More than 100 U.S. Democratic lawmakers asked on Thursday to meet with President Barack Obama to discuss their concerns about his plan to seek congressional approval of a trade deal with South Korea.
“At a time when our economy is struggling to recover from the worst downturn since the Great Depression, it is unthinkable to consider moving forward with another job-killing FTA,” the 110 members of the U.S. House of Representatives said in a letter to Obama.
The letter underscores the battle Obama faces within his own party unless he persuades South Korea to make substantial changes to the agreement it negotiated three years ago with the administration of former President George W. Bush.
Richard Trumka, President, AFL-CIO, 6/29/10.

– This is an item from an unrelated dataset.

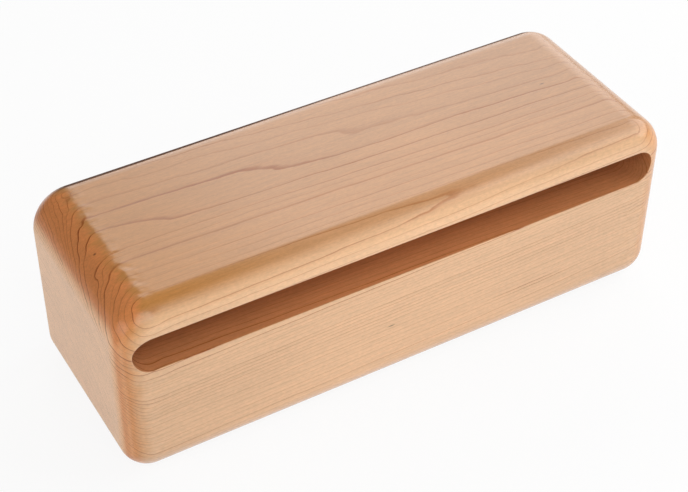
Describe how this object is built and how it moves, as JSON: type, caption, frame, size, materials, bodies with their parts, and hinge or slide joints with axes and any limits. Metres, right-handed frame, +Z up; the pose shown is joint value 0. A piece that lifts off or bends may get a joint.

We remain deeply concerned about and strongly opposed to the U.S.-South Korea trade agreement as negotiated by the Bush Administration. The agreement would exacerbate our already lopsided trade relationship with South Korea, putting at risk thousands of good U.S. jobs in the auto, steel, and other industrial sectors. […]
This flawed agreement is the last thing working people need. With a fragile and incomplete economic recovery, and unemployment estimated to remain near 10 percent for the foreseeable future, we should not be putting in place new trade agreements that will speed up the offshoring of U.S. manufacturing jobs.
Senator Barack Obama, 4/26/08.
“The only trade agreements I believe in are ones that put workers first,” Sen. Obama told members of the United Auto Workers in November. “Because trade deals aren’t good for the American people if they aren’t good for working people. That’s why I opposed CAFTA. That’s why I oppose the South Korea Free Trade Agreement.”
UAW Statement, 5/1/07.
KMWU and UAW firmly call on the Korean National Assembly and the U.S. Congress to reject the KORUS FTA. With the conclusion of the FTA negotiations, many commentators have framed the discussion largely in terms of a worker “zero sum game,” by focusing on how much and how quickly each nation’s tariffs would be reduced. More importantly, the FTA will lead to an acceleration of capital mobility and financial speculation, thereby pitting American workers against Korean workers in unlimited restructuring and driving down wages, employment stability and working conditions.
John Sweeney, then-President of the AFL-CIO, 4/2/07.
Working people in the United States and South Korea join today in vigorously opposing the Korea-U.S. Free Trade Agreement (KORUS FTA), and we will send a powerful message to the U.S. Congress and the Korean Parliament that any trade agreement between our countries must protect the fundamental rights of workers and contribute to the creation of good jobs in both countries.
The agreement, which is the largest since the North America Free Trade Agreement (NAFTA), will not benefit the working people of the United States or South Korea. The AFL-CIO along with our Korean union counterparts, the Korean Confederation of Trade Unions (KCTU) and the Federation of Korean Trade Unions (FKTU) strongly oppose any agreement that will hurt working families, farmers, and domestic producers in both countries. This flawed deal contains no enforceable protections for core workers’ rights, and it will undermine both governments’ ability to provide affordable and high-quality public and social services, and to protect food safety, the environment, and public health.
AFL-CIO and Change to Win joint statement, 2/17/07.
We believe that the current model agreement, which so far has provided enormous benefits for a disproportionate few, will not likely generate widely shared economic prosperity for the majority of persons in the U.S. and South Korea. Indeed, some of the provisions under negotiation could jeopardize important public interest gains or narrow the policy space of governments to respond to the needs or wants of their citizens.
Anna Burger, Chairwoman of Change to Win, 6/9/06.
“This administration seems to think that ‘free trade’ means they get to freely trade workers’ rights and protections for the benefit and profit of global corporations,” the chair of Change to Win, Anna Burger, said in a statement. “We need fair trade, not trade that leads to fewer jobs, lower pay, worsened working conditions, and environmental degradation.”
U.S. labor groups compared a possible FTA with Korea with the North American Free Trade Agreement (NAFTA) between the U.S., Canada and Mexico.